■ **What you are asked to do**
The exercise asks for every line of the data to be reproduced exactly.

-- Start Input for this task --

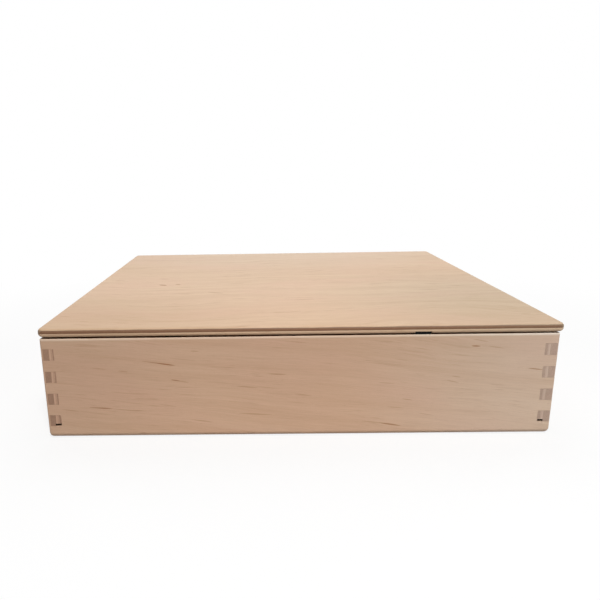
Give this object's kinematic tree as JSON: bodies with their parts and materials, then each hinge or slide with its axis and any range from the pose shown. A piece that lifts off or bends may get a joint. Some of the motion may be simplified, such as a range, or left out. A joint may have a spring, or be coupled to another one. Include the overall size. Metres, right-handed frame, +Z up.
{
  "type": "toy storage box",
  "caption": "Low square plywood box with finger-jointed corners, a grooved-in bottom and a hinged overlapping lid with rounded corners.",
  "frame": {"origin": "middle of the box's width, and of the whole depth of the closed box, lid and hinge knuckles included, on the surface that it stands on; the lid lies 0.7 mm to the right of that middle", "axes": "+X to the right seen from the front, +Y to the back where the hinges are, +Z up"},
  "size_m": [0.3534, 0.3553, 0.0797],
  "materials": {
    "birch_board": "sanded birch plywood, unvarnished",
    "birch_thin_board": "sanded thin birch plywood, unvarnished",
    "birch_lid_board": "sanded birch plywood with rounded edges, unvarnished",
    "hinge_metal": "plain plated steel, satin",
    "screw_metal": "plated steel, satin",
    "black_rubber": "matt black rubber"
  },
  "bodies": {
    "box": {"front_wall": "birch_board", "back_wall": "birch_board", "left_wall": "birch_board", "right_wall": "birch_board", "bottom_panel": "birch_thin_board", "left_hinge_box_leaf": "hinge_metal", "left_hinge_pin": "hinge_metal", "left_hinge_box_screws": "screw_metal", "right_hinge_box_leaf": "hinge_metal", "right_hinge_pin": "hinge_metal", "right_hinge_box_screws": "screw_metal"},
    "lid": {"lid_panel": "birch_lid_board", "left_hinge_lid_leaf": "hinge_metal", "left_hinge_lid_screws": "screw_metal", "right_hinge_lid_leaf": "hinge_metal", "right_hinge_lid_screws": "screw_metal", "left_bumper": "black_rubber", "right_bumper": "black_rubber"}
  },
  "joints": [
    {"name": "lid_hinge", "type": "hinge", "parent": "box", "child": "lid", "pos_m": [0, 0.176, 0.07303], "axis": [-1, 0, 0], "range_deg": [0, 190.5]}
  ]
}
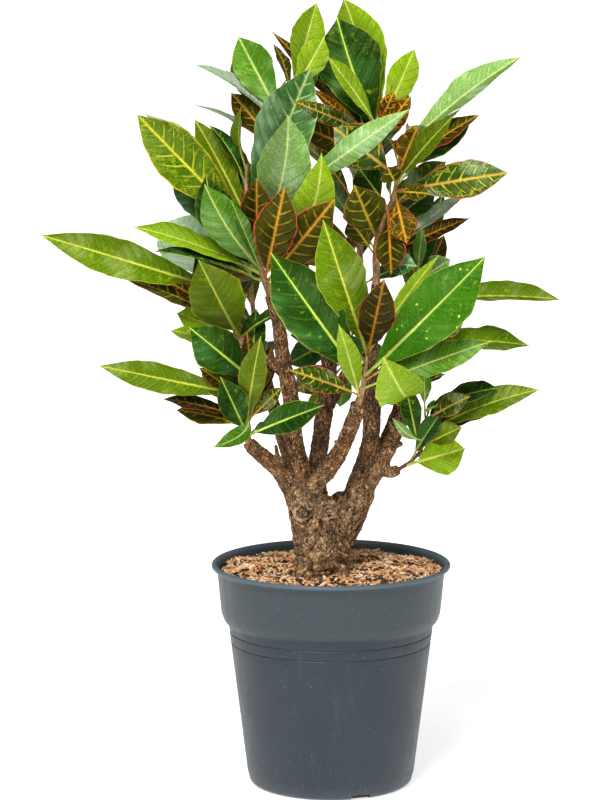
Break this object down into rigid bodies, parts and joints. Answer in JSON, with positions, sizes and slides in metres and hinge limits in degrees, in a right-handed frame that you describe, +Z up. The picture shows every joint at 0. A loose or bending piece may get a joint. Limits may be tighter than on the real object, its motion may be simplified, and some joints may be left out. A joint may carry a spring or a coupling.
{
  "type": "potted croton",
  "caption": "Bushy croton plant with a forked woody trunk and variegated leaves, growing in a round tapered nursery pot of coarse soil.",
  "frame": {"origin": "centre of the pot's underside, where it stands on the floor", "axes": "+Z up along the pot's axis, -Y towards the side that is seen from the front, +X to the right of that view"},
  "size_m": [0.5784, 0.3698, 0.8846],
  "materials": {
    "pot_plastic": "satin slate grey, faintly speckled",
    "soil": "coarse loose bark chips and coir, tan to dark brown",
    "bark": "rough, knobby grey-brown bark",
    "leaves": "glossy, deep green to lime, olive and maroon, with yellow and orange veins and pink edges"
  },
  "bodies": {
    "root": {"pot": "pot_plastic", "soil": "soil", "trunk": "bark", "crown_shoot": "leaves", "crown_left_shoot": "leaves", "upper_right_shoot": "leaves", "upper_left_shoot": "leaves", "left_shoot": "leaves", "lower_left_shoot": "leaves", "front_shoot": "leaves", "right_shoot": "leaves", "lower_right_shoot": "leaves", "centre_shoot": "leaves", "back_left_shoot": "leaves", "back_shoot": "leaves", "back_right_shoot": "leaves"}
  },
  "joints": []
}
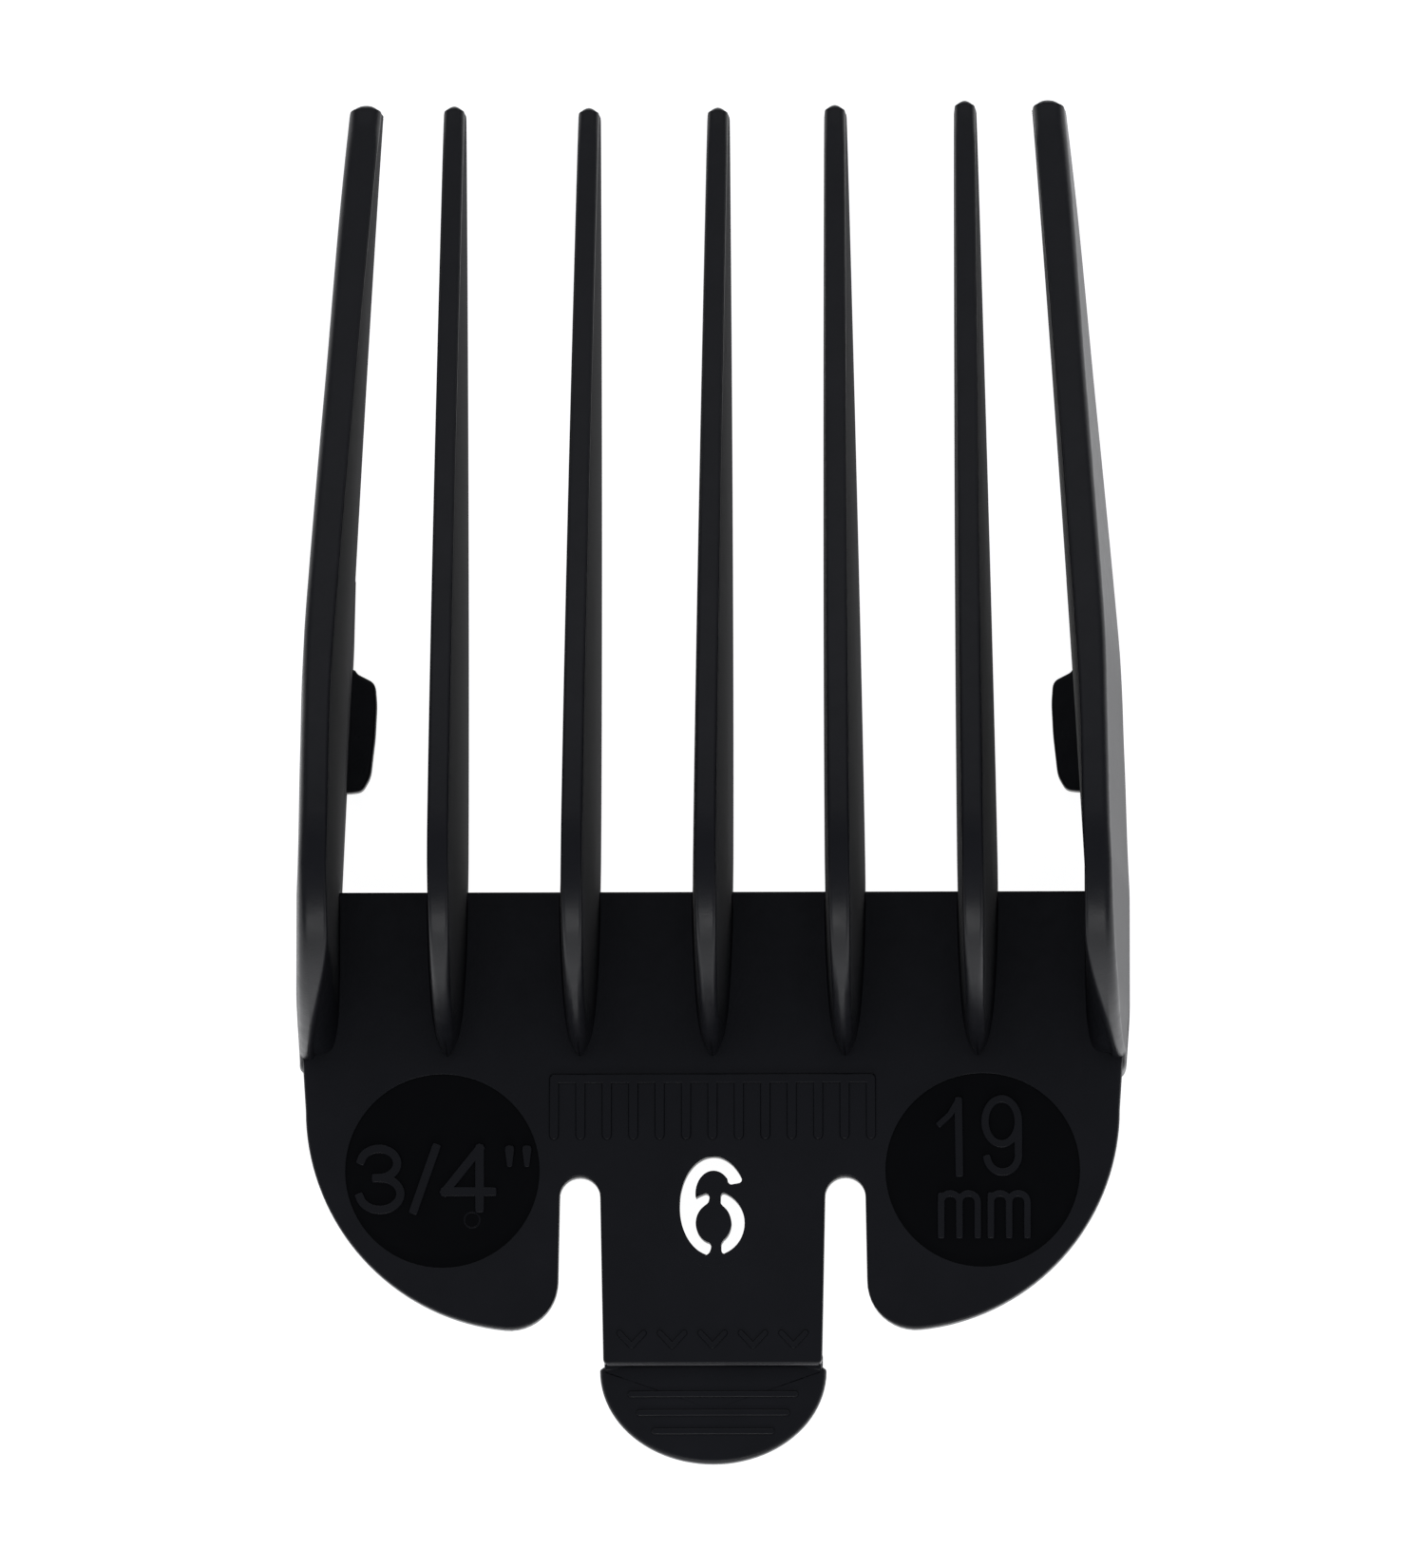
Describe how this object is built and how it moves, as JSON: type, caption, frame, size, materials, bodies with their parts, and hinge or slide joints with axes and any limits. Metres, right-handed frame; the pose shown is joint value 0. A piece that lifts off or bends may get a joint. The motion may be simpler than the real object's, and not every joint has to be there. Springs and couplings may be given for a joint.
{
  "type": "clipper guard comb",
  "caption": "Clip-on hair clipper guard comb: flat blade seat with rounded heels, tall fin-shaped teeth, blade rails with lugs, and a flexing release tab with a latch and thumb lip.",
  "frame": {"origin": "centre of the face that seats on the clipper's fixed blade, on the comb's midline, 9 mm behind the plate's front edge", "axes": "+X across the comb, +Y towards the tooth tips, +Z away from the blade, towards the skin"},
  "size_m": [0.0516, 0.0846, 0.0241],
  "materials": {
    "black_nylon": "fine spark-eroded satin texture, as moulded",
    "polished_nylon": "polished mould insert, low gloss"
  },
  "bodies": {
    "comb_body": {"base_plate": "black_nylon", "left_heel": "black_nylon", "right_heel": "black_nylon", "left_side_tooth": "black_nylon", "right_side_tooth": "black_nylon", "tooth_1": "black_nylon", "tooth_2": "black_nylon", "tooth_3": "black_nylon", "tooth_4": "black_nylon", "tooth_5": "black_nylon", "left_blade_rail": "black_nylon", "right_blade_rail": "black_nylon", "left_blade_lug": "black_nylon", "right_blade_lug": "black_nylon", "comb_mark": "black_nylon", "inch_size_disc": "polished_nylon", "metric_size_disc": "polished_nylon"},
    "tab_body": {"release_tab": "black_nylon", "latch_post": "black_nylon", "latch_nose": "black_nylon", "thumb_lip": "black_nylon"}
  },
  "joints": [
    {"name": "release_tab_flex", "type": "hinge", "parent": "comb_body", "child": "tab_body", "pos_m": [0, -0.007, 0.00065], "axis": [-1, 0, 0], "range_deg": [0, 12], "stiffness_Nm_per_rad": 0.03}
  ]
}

-- End Input for this task --

■ **Answer to this exercise**
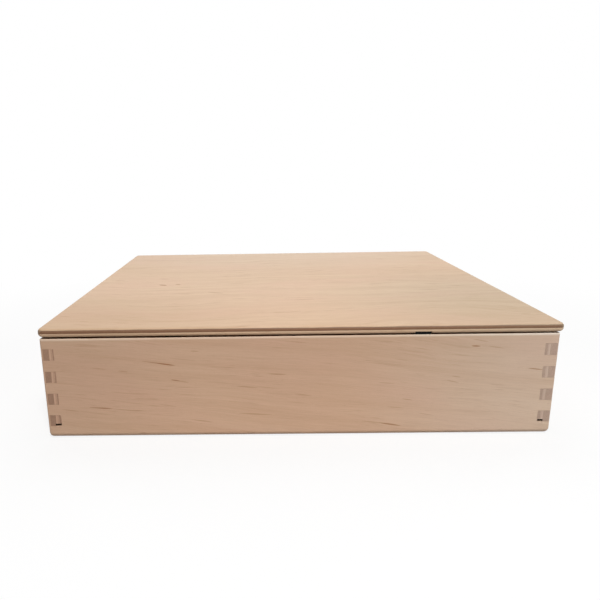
Give this object's kinematic tree as JSON: bodies with their parts and materials, then each hinge or slide with its axis and any range from the pose shown. A piece that lifts off or bends may get a joint. Some of the motion may be simplified, such as a range, or left out. A joint may have a spring, or be coupled to another one. Include the overall size. Metres, right-handed frame, +Z up.
{
  "type": "toy storage box",
  "caption": "Low square plywood box with finger-jointed corners, a grooved-in bottom and a hinged overlapping lid with rounded corners.",
  "frame": {"origin": "middle of the box's width, and of the whole depth of the closed box, lid and hinge knuckles included, on the surface that it stands on; the lid lies 0.7 mm to the right of that middle", "axes": "+X to the right seen from the front, +Y to the back where the hinges are, +Z up"},
  "size_m": [0.3534, 0.3553, 0.0797],
  "materials": {
    "birch_board": "sanded birch plywood, unvarnished",
    "birch_thin_board": "sanded thin birch plywood, unvarnished",
    "birch_lid_board": "sanded birch plywood with rounded edges, unvarnished",
    "hinge_metal": "plain plated steel, satin",
    "screw_metal": "plated steel, satin",
    "black_rubber": "matt black rubber"
  },
  "bodies": {
    "box": {"front_wall": "birch_board", "back_wall": "birch_board", "left_wall": "birch_board", "right_wall": "birch_board", "bottom_panel": "birch_thin_board", "left_hinge_box_leaf": "hinge_metal", "left_hinge_pin": "hinge_metal", "left_hinge_box_screws": "screw_metal", "right_hinge_box_leaf": "hinge_metal", "right_hinge_pin": "hinge_metal", "right_hinge_box_screws": "screw_metal"},
    "lid": {"lid_panel": "birch_lid_board", "left_hinge_lid_leaf": "hinge_metal", "left_hinge_lid_screws": "screw_metal", "right_hinge_lid_leaf": "hinge_metal", "right_hinge_lid_screws": "screw_metal", "left_bumper": "black_rubber", "right_bumper": "black_rubber"}
  },
  "joints": [
    {"name": "lid_hinge", "type": "hinge", "parent": "box", "child": "lid", "pos_m": [0, 0.176, 0.07303], "axis": [-1, 0, 0], "range_deg": [0, 190.5]}
  ]
}
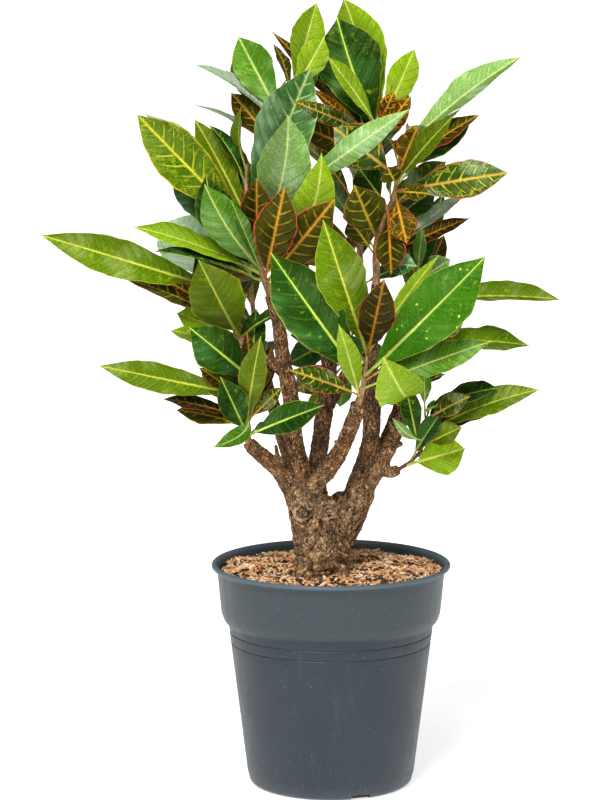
Break this object down into rigid bodies, parts and joints. Answer in JSON, with positions, sizes and slides in metres and hinge limits in degrees, in a right-handed frame that you describe, +Z up. The picture shows every joint at 0. A loose or bending piece may get a joint. Limits may be tighter than on the real object, its motion may be simplified, and some joints may be left out. A joint may carry a spring or a coupling.
{
  "type": "potted croton",
  "caption": "Bushy croton plant with a forked woody trunk and variegated leaves, growing in a round tapered nursery pot of coarse soil.",
  "frame": {"origin": "centre of the pot's underside, where it stands on the floor", "axes": "+Z up along the pot's axis, -Y towards the side that is seen from the front, +X to the right of that view"},
  "size_m": [0.5784, 0.3698, 0.8846],
  "materials": {
    "pot_plastic": "satin slate grey, faintly speckled",
    "soil": "coarse loose bark chips and coir, tan to dark brown",
    "bark": "rough, knobby grey-brown bark",
    "leaves": "glossy, deep green to lime, olive and maroon, with yellow and orange veins and pink edges"
  },
  "bodies": {
    "root": {"pot": "pot_plastic", "soil": "soil", "trunk": "bark", "crown_shoot": "leaves", "crown_left_shoot": "leaves", "upper_right_shoot": "leaves", "upper_left_shoot": "leaves", "left_shoot": "leaves", "lower_left_shoot": "leaves", "front_shoot": "leaves", "right_shoot": "leaves", "lower_right_shoot": "leaves", "centre_shoot": "leaves", "back_left_shoot": "leaves", "back_shoot": "leaves", "back_right_shoot": "leaves"}
  },
  "joints": []
}
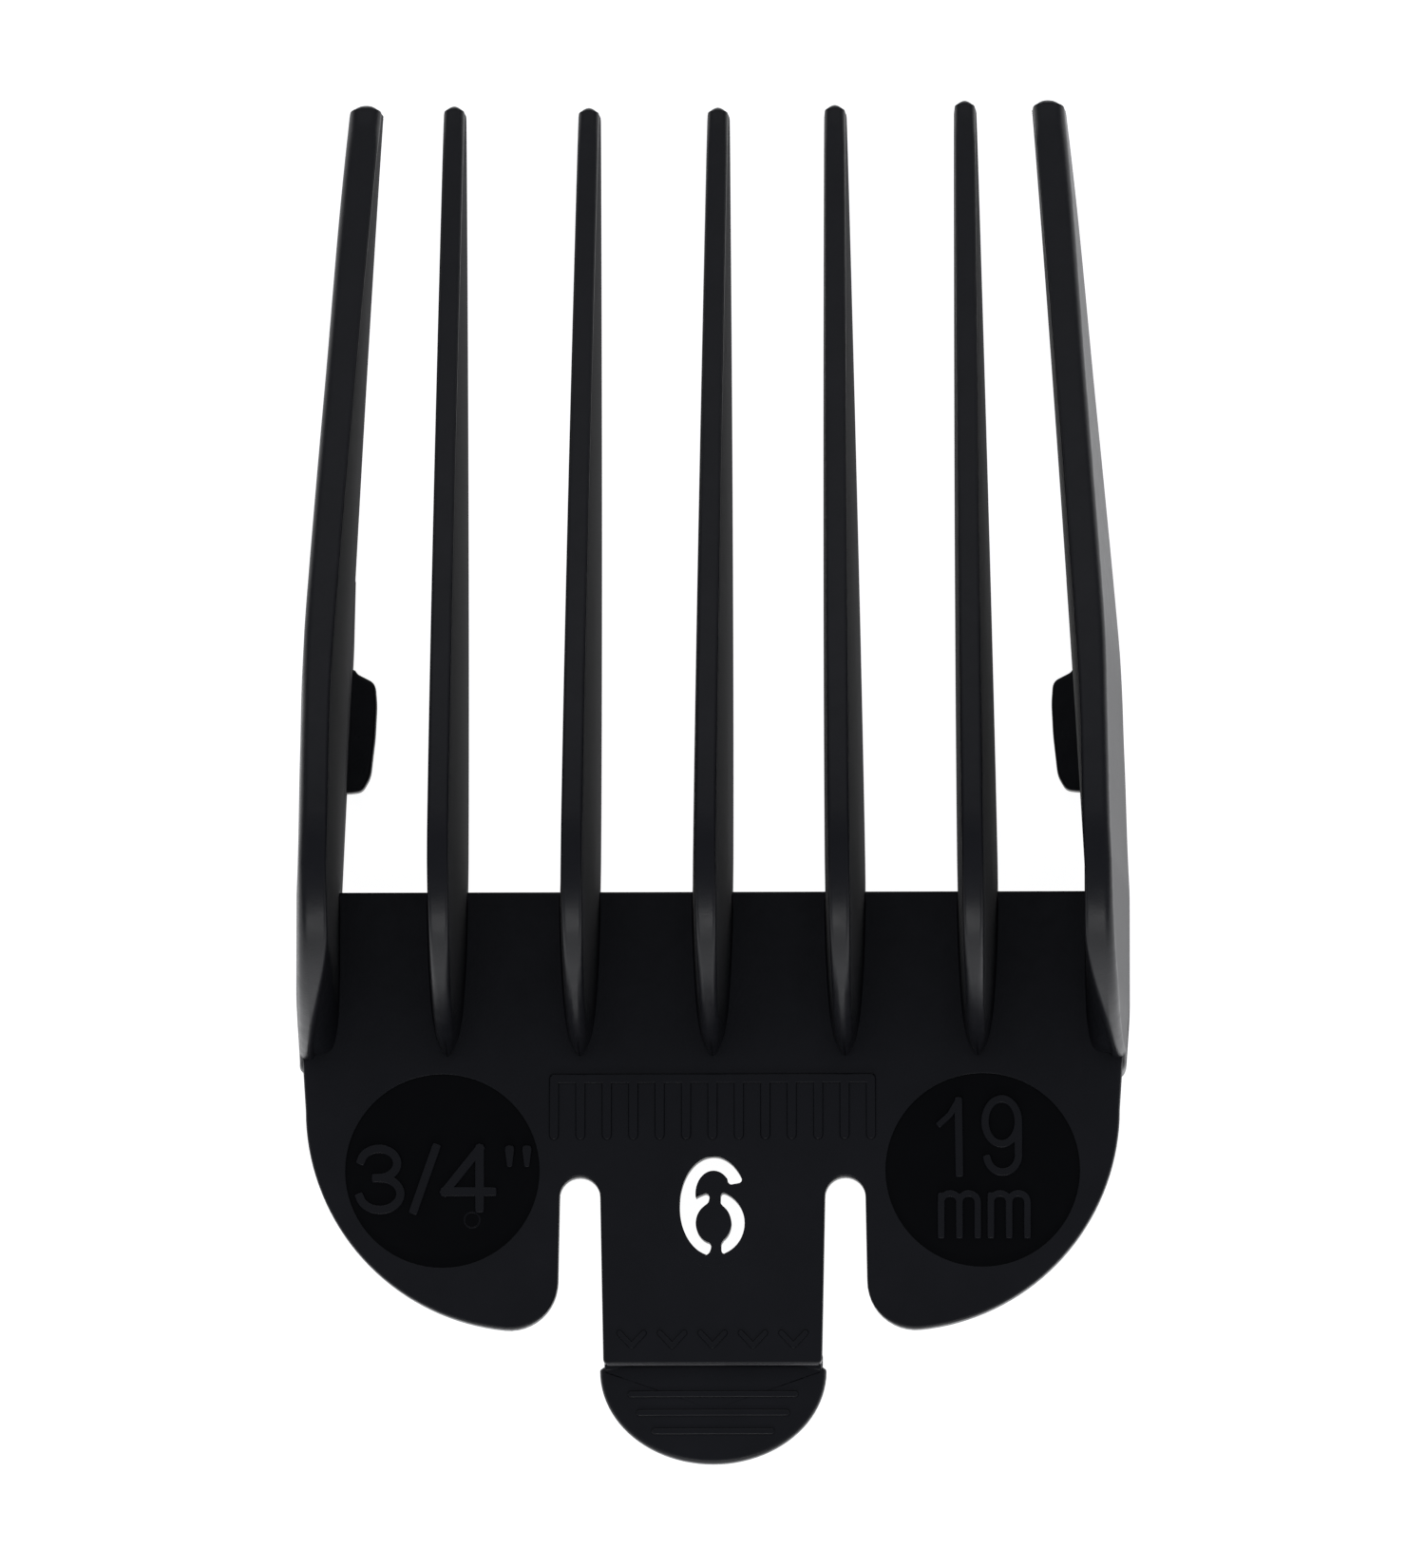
Describe how this object is built and how it moves, as JSON: type, caption, frame, size, materials, bodies with their parts, and hinge or slide joints with axes and any limits. Metres, right-handed frame; the pose shown is joint value 0. A piece that lifts off or bends may get a joint. The motion may be simpler than the real object's, and not every joint has to be there. Springs and couplings may be given for a joint.
{
  "type": "clipper guard comb",
  "caption": "Clip-on hair clipper guard comb: flat blade seat with rounded heels, tall fin-shaped teeth, blade rails with lugs, and a flexing release tab with a latch and thumb lip.",
  "frame": {"origin": "centre of the face that seats on the clipper's fixed blade, on the comb's midline, 9 mm behind the plate's front edge", "axes": "+X across the comb, +Y towards the tooth tips, +Z away from the blade, towards the skin"},
  "size_m": [0.0516, 0.0846, 0.0241],
  "materials": {
    "black_nylon": "fine spark-eroded satin texture, as moulded",
    "polished_nylon": "polished mould insert, low gloss"
  },
  "bodies": {
    "comb_body": {"base_plate": "black_nylon", "left_heel": "black_nylon", "right_heel": "black_nylon", "left_side_tooth": "black_nylon", "right_side_tooth": "black_nylon", "tooth_1": "black_nylon", "tooth_2": "black_nylon", "tooth_3": "black_nylon", "tooth_4": "black_nylon", "tooth_5": "black_nylon", "left_blade_rail": "black_nylon", "right_blade_rail": "black_nylon", "left_blade_lug": "black_nylon", "right_blade_lug": "black_nylon", "comb_mark": "black_nylon", "inch_size_disc": "polished_nylon", "metric_size_disc": "polished_nylon"},
    "tab_body": {"release_tab": "black_nylon", "latch_post": "black_nylon", "latch_nose": "black_nylon", "thumb_lip": "black_nylon"}
  },
  "joints": [
    {"name": "release_tab_flex", "type": "hinge", "parent": "comb_body", "child": "tab_body", "pos_m": [0, -0.007, 0.00065], "axis": [-1, 0, 0], "range_deg": [0, 12], "stiffness_Nm_per_rad": 0.03}
  ]
}